“Uh…” Dylan watched me with wide eyes and gestured to the truck. “So if you’re not gonna use the shovel and the lye, I guess I’ll get to unloading your stuff. Where should I put it? The garage?”
“I don’t know. Maybe you should ask Nathan.” The words fell from my lips before I even thought them. I was just so freaking mad. Sabrina and Hope and even Dylan were right—he was too much of an asshole and I was too much of a doormat.
“Um…” Sabrina’s voice came from somewhere behind us. I whirled around and found her standing on the sidewalk with a hesitant expression. “Is this a bad time?”
“Sabrina. Hey.” I winced. The last time I saw her I’d been a sobbing mess. I guess this was a slight improvement. “I should probably help Dylan unload my stuff.”
“That’s okay.” Dylan took three large steps backward and away from me. “I got this.”
I shook my head. “But it’s too—”
“Nope.” Dylan cut me off. “This is part of my penance. I’ve got it.” He awkwardly saluted both of us with the shovel and took off for the back of the truck.
No doubt eager to avoid me and my sour mood.
“Maybe we can talk over here?” Sabrina gestured toward the front porch.
I silently followed her up the steps and took the rocker next to her. “So what’s new?”
“Um, did you make up with Dylan? I know he was worried about you, and you weren’t exactly his biggest fan the last time I saw you.”
I winced. The last time meaning when I was a hysterical mess after I’d left the police station. Between the King throwing the chain at me and Nathan leaving me on the side of the freeway, my emotions had been pretty severe. “Yeah. We talked. I think we’ll be okay. After he makes it up to me a few more thousand times. But we’ll get there.”
“So you’re going to forgive Dylan for putting you in that situation, but not Nathan?”
“I thought you’d be happy that I don’t want to be with Nathan anymore. You were so against the thought of us.
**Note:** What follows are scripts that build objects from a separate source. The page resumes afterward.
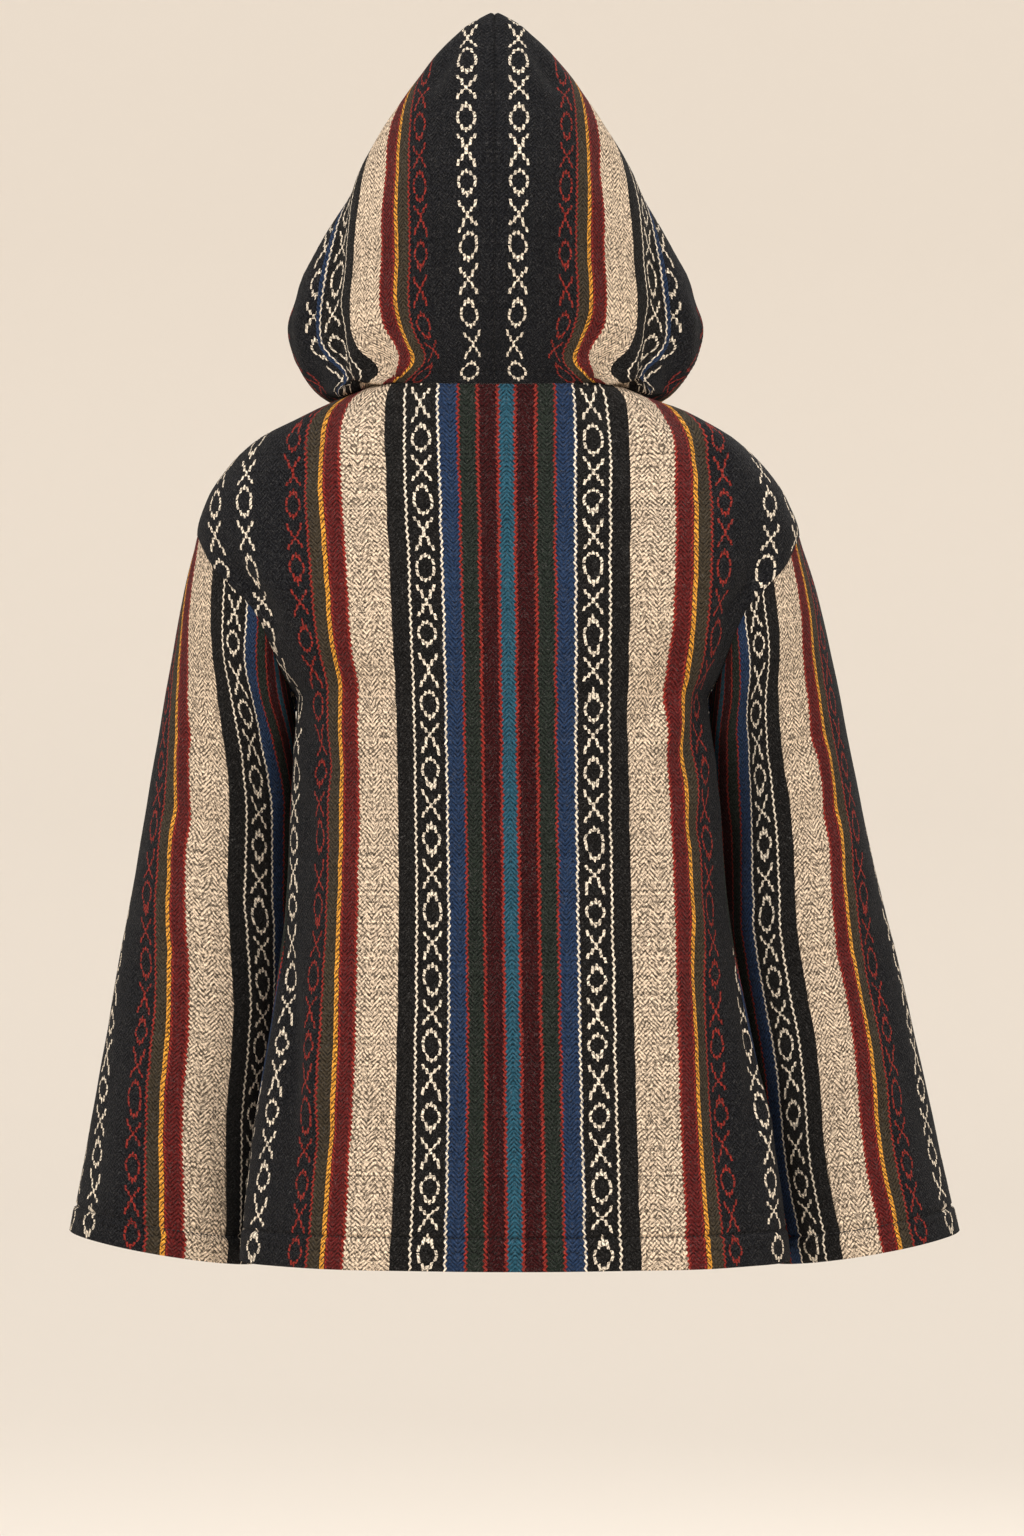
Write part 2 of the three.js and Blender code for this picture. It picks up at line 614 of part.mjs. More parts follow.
const zipHead = new THREE.Group();
const { place, lean } = sliderPlace();
zipHead.position.copy(place);
zipHead.rotation.x = lean;
root.add(zipHead);
add("zip_slider", slider().translate(0, -SLIDER_CLEAR, 0), METAL_FINISH, zipHead);
const barY = -SLIDER_CLEAR - SLIDER.thick - (BRIDGE.depth - BRIDGE.bar) / 2;
add("zip_pull", pull().translate(0, barY, 0), METAL_FINISH, zipHead);

export default root;
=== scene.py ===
# A hooded jacket of striped blanket cloth, seen from behind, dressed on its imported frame.
# Forms are worked out in millimetres, as in the frame's own source, and meshes are made in metres.
import math

import bmesh
import bpy
import numpy as np
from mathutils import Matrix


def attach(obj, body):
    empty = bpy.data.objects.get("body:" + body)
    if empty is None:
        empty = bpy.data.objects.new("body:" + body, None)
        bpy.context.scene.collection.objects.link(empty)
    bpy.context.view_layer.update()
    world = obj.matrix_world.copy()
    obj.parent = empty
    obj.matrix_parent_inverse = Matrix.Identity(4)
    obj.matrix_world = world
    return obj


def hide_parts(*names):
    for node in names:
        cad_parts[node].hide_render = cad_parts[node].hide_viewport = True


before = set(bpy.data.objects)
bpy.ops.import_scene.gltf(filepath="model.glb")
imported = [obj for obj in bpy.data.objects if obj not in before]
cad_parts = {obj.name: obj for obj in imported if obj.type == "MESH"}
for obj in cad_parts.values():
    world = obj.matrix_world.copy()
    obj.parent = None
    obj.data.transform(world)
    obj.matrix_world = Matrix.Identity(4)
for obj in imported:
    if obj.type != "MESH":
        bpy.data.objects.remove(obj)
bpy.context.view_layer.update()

MM = 0.001
TINY = 1e-9
FAR = 1e3  # stands for the distance to an edge that a row doesn't have

# Driving sizes
CLOTH = 2.4  # thickness of the cloth's shell
ZIP_GAP = 9
SEAM_GAP = 0.01
LEAN = 0.0237
LEAN_EASE = 40
UNDERARM_AT = 417
ARM_TOP_AT = 540
NECK_AT = 653
EDGE_EASE = 28
HEM_DEPTH = 24
CUFF_HEM_DEPTH = 20
FACE_HEM_DEPTH = 18
ZIP_HEM_DEPTH = 8
ARC_POINTS = 96

# How finely the shells are divided
STEP = 4.2
ARM_STEPS = 34
BACK_HALF = 250
BACK_SPANS = 62
FRONT_WIDTH = 235
FRONT_SPANS = 60
HOOD_WIDTH = 300
HOOD_SPANS = 84
HOOD_STEP = 3.4
SLEEVE_ROUND = 440
SLEEVE_SPANS = 108
SLEEVE_STEPS = 128
BESIDE_SEAM = np.array([0.8, 2, 4, 7])  # a shell has columns of its own this far from each side seam
LOW_FROM = 33  # above the hem's own rows the body's rows are STEP apart, up to the underarm
TOP_STEPS = 26
UNDER_NECK = np.array([5, 3, 1.5, 0.5, 0])  # the last rows, measured down from the neck seam
ARMHOLE_POINTS = 61
HEM_HEIGHTS = [0, 0.7, 1.8, 4, 9, 15, 19, 21.5, 22.8, HEM_DEPTH, 25.2, 26.5, 29]
HOOD_LOW_ROWS = [SEAM_GAP, 1, 2.2, 4]
HOOD_FROM = 7
HOOD_UNDER_PEAK = 6
HOOD_PEAK_ROWS = np.array([4, 2, 0.8, 0])  # measured down from the peak
ARMHOLE_SHARES = [0, 0.002, 0.005, 0.01]  # shares of the way from the armhole down to the cuff
SLEEVE_SHARES = (0.018, 0.952)
CUFF_SHARES = [0.957, 0.9595, 0.9615, 0.9635, 0.9655, 0.968, 0.975, 0.984, 0.991, 0.996, 0.9985, 1]

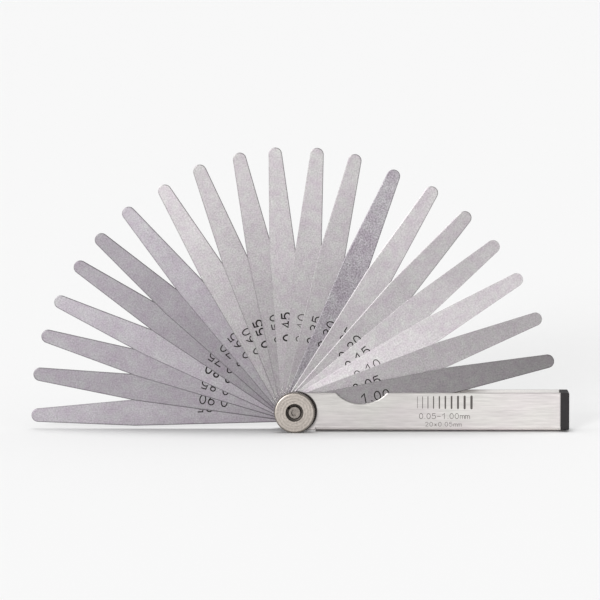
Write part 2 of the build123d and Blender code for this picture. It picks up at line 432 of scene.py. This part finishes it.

You called us Romeo and Juliet, remember? Destined to end tragically. Turns out you were right.”
It was Sabrina’s turn to wince. “In my defense I was really drunk.”
“And drunk people never speak the truth. Right.”
“I just… I was afraid that he’d walk all over you.”
“And you were right. He did. He was always trying to control me. Checking my car. He arranged for me to get out of my lease behind my back. And he wanted me to work as a receptionist at the shop.” I shook my head. “It sounds kinda crazy when I say it out loud, but he was trying to control me. Change me. What kind of relationship is that?”
“I was talking to my mom and—”
“Seriously?” I had zero privacy. Zero. This was another great example of why Nathan and I wouldn’t work out. Aside from him being an overbearing ass, we would always have our families in the middle of our business. Who wanted to live that way?
“Yes. My mom. His too. We talk. May I continue?”
I huffed then made a go on gesture with my hand.
“Have you ever heard of love languages?”
I blinked. That was a weird segue. “Uh, it sounds familiar. Like a self-help thing, right?”
“Kind of. I think it came from a therapist or something. Anyway, there are five main love languages: physical touch, words of affirmation, quality time, receiving gifts, and acts of service.”
“Okay. What does any of this have to do with me and Nathan?”
“Mom and I think that you and Nathan are having a hard time because you don’t understand each other’s love language.”
I never in my entire life thought that Sabrina or Wendy were the hippy dippy type. “Sabrina, I know you mean well, but my problems with Nathan go deeper than a simple misunderstanding. He’s an overbearing ass, and I’m an accommodating doormat. I had to get out before he walked all over me and started controlled every aspect of my life.”
“But what if all those things that he did wasn’t him trying to control your life, but instead was him trying to show you that he loved you?”
“Really? Now controlling someone is a sign of affection?”
“No, what I’m saying is that him checking your oil, sorting out your apartment, and finding a job for you were all ways of him saying that he loves you. He did the same with Mom growing up. He was always carrying the groceries in for her without being asked and checking her oil and putting gas in her car. It’s how he shows that he loves someone.”
I crossed my arms over my chest. “Little acts I could understand, but it felt like he was trying to arrange my life for me.
“I think he was just excited and wanting to help.” Sabrina smiled. “Nathan has a rep for being the angry, bad Burns brother, but he’s really just a big, softy. If he went over the line, it’s on you to tell him as much. You can’t have a relationship without communication.”
“Huh.” I hated to admit it, but what she said made sense. Maybe I hadn’t given Nathan an opportunity to tell me what was going on. “But that still doesn’t excuse him leaving me on the side of the road after that Kings tried to kill me. I could’ve been hurt for all Nathan knew.”
“I’m not excusing it or him, but he did say he checked on you before he left.” Sabrina made a face like “He was pissed and he was out for blood.”
“And if he hadn’t tried to chase them down, we never would’ve known it was Rags who tried to kill you,” Dylan said from the porch steps.